Item 5.02 | Departure of Directors or Certain Officers; Election of Directors; Appointment of Certain Officers; Compensatory Arrangements of Certain Officers. |
In accordance with the announcement previously made by Wesbanco, Inc. (the “Company”), Todd F. Clossin will retire from his position as President and Chief Executive Officer of the Company effective August 1, 2023, and Jeffrey H. Jackson, previously the Company’s Senior Executive Vice President and Chief Operating Officer, has been appointed to serve as the Company’s President and Chief Executive Officer as of August 1, 2023. For more information regarding Mr. Jackson’s background, please see Mr. Jackson’s biography set forth in the Company’s definitive Proxy Statement for its 2023 annual meeting of shareholders, filed with the Securities and Exchange Commission on March 15, 2023, which is incorporated herein by reference.
In connection with Mr. Jackson’s appointment as President and Chief Executive Officer of the Company, Mr. Jackson also has been elected to the Company’s Board of Directors effective August 1, 2023. Mr. Clossin will continue as a member of the Company’s Board of Directors.
On July 21, 2023, the Company issued a press release regarding Mr. Clossin’s retirement and Mr. Jackson’s appointment.
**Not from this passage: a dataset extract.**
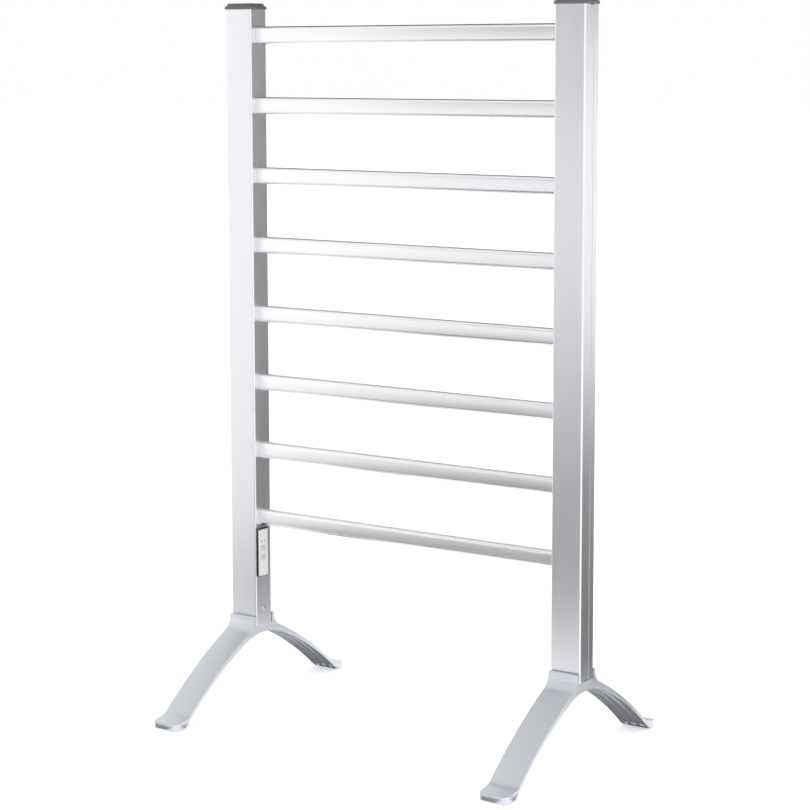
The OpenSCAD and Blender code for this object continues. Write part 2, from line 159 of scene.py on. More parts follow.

A copy of the press release is attached hereto as Exhibit 99.1 and is incorporated herein by reference.
Jackson Employment Agreement
On July 21, 2023, Mr. Jackson, the Company and Wesbanco Bank, Inc. (the “Bank”) entered into an amended and restated employment agreement (the “Jackson Employment Agreement”) in connection with Mr. Jackson’s appointment as President and Chief Executive Officer of the Company. As provided in the Jackson Employment Agreement, Mr. Jackson’s base salary will be no less than $850,000 per year, and he will be eligible to participate in the Company’s Key Executive Incentive Bonus, Option and Restricted Stock Plan (the “Incentive Plan”). Under the Incentive Plan, Mr. Jackson will be eligible to earn Annual Cash Incentive Awards of 75% of his base salary, subject to adjustment based on performance, prorated for the first year and on a calendar year basis thereafter, and will be eligible to receive Annual Stock Option and Restricted Stock awards, with the Restricted Stock award target at 90% of base salary and with a mixture of performance based and time based grants as determined by the Compensation Committee each year. Mr. Jackson will be eligible to receive other miscellaneous benefits as the Company provides to its executive employees generally.
If Mr. Jackson’s employment is terminated other than for cause, death or mutual agreement, Mr. Jackson will be entitled to an amount equal to the greater of (i) six months of base salary at his then current base rate, or (ii) the base salary he would have received had he continued to be employed pursuant to the Jackson Employment Agreement through the end of the term of the Jackson Employment Agreement. If Mr. Jackson’s employment is terminated due to death, his surviving spouse or, in lieu thereof, his estate, will be entitled to an amount equal to six months of the base salary of his then current base rate.
The Jackson Employment Agreement has a term commencing August 1, 2023 and continuing until July 31, 2026. The term of the Jackson Employment Agreement automatically will be extended on each August 1 for an additional one year, thereby creating a new three year term, unless written notice of termination is given. The Jackson Employment Agreement also contains other provisions customary to similar agreements, including a provision relating to the non-disclosure of confidential information.
The foregoing description of the Jackson Employment Agreement does not purport to be complete and is qualified in its entirety by reference to the full text of the Jackson Employment Agreement, a copy of which is filed as Exhibit 10.1 to this Current Report on Form 8-K and is incorporated herein by reference.
Amendment to Clossin Employment Agreement
On July 21, 2023, Mr. Clossin, the Bank and the Company entered to a First Amendment to Amended and Restated Employment Agreement (the “Clossin Employment Agreement Amendment”) which amended the Amended and Restated Employment Agreement, dated as of April 24, 2014 (the “Clossin Employment Agreement”), among the Bank, the Company and Mr. Clossin. As provided in the Clossin Employment Agreement Amendment, in order to promote an orderly transition following Mr. Clossin’s retirement as President and Chief Executive Officer of the Company, Mr. Clossin will continue as an employee of the Company through December 31, 2023. Mr. Clossin will receive a salary at an annualized rate of approximately $500,000, plus any increases granted by the Company’s Board of Directors, and will be eligible to participate in the Incentive Plan. Under the Incentive Plan, Mr. Clossin will be eligible to earn an Annual Cash Incentive Award of up to 75% of his base salary immediately prior to the date of the Clossin Employment Agreement Amendment.